The treatment of dengue-associated liver disorders primarily involves supportive care, including cautious volume replacement, ventilator support, if necessary, antibiotic coverage to prevent bacterial sepsis, and continuous monitoring of coagulation and neurological status.24, 25
Dengue infection in a pregnant patient is associated with adverse foetal and neonatal effects like vertical transmission of infection to the neonate, low birth weight, oligohydramnios, IUGR and foetal distress.4, 5, 26 In our case series, none of the neonates born to dengue-infected mothers showed evidence of dengue infection, with all having negative NS1 reports. However, most of the patients experienced foetal distress and required emergency caesarean delivery, resulting in NICU admission for a day or two.

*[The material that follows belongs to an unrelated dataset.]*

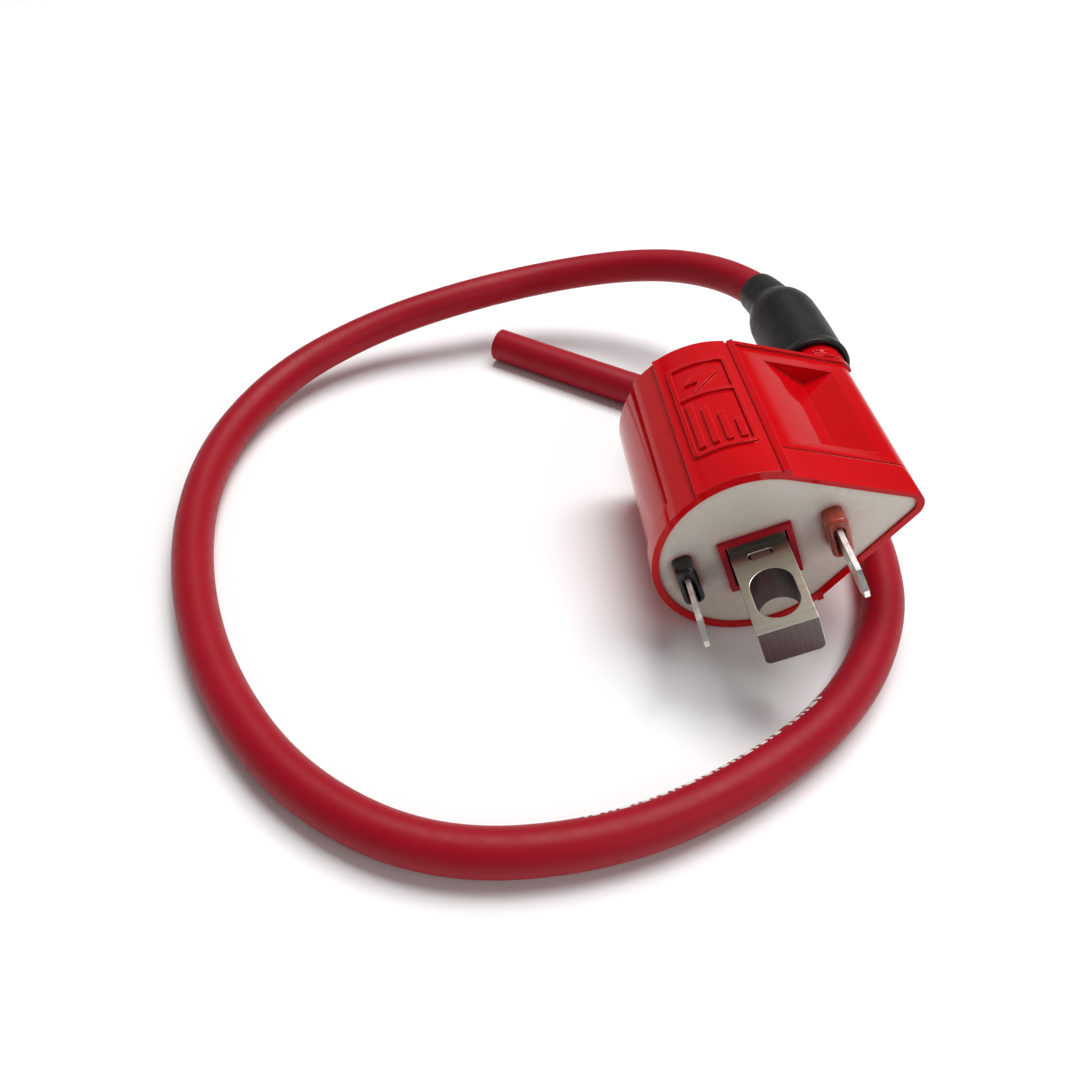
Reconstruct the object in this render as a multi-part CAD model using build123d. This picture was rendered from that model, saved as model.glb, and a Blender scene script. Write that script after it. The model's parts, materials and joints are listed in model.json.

The literature on anaesthesia management in pregnant patients with dengue is mainly in the form of case reports, and there are no specific guidelines for their anaesthetic management.16, 17, 18 One of the key concerns in these patients is the risk of haemorrhage, so preventing perioperative bleeding is essential, and platelet transfusions should be administered closer to the surgery.27 Due to the high risk of spinal hematoma in pregnant patients with dengue, general anaesthesia is a safer choice compared to regional anaesthesia.23
Understanding the pathophysiology of dengue fever and its critical phases is crucial, as patients may be afebrile but still at risk of progressing from Dengue Haemorrhagic Fever (DHF) to Dengue Shock Syndrome (DSS). The physiologic changes of pregnancy can lead to significant volume loss, shock, and pulmonary edema without a rise in haematocrit, which requires careful fluid management. Pregnant patients with dengue may experience a marked rise in liver enzymes and thrombocytopenia, which should be differentiated from HELLP syndrome, a pregnancy-related condition. Consequently, fluid and drug dosages should be adjusted accordingly.28
Thus, clinicians need to maintain a high index of suspicion when dealing with a pregnant patient presenting with or after a febrile illness, increased liver enzymes, and thrombocytopenia, even in the absence of evidence of Pregnancy-Induced Hypertension (PIH).
Conclusion
The key to successful anaesthetic management of a critically ill pregnant patient with dengue or DHF lies in early recognition of the stage of the illness and possible complications. Conservative fluid therapy should be employed, and timely transfusion of blood products should be administered during the perioperative period as needed. Vigilant monitoring and a thorough understanding of the unique characteristics of dengue in pregnancy are essential to ensure optimal outcomes for both the mother and the baby.
Written consent from all patients was taken.